個人所得課税では、老後に係る税制や金融所得への課税に対し、適正で公平な税負担の確保のため重要な改正がなされた。
一つは、個人住民税における合計所得金額に係る規定が整備される。〇公的年金等に係る雑所得以外の所得に係る合計所得金額には、退職手当等を含まないこととする。〇給与所得者の扶養親族申告書及び給与支払報告書、公的年金等受給者の扶養親族申告書及び公的年金等支払報告書には、退職手当等を有する一定の配偶者及び扶養親族の氏名等を記載し、申告することとする。〇確定申告書の個人住民税に係る附記事項に、上記の氏名等を追加する。

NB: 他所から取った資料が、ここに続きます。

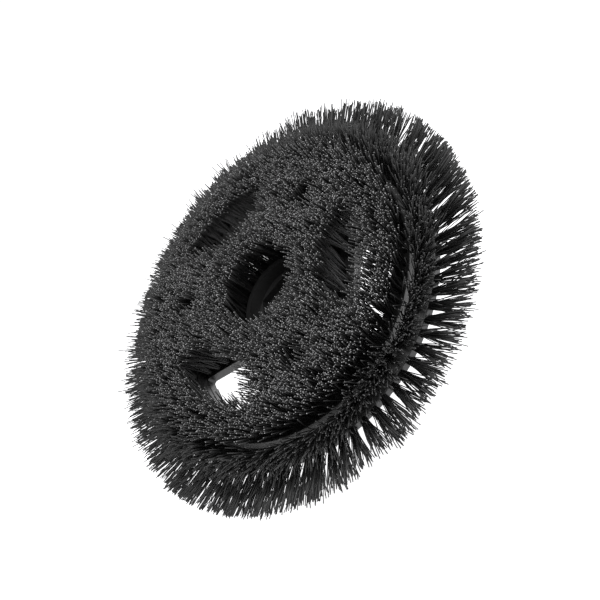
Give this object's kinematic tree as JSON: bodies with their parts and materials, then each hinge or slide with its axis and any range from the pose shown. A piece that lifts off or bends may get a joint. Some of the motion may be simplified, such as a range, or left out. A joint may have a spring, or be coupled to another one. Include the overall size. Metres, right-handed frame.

それから、上場株式等に係る配当所得等の課税の特例も大きく改正される。〇持株割合が3%未満の個人株主も、同族会社である法人との合計で3%以上となる場合には、その個人株主が受け取る配当等を総合課税の対象とする。〇当該上場会社は、持株割合1%以上の個人株主の氏名、マイナンバー、持株割合などを記載した報告書の所轄税務署長への提出が必須となる。
また個人住民税において、特定配当等及び特定株式等譲渡所得金額に係る所得の課税方式を所得税と一致させ、上場株式等に係る譲渡損失の損益通算及び繰越控除の適用要件が所得税と一致するよう整備する。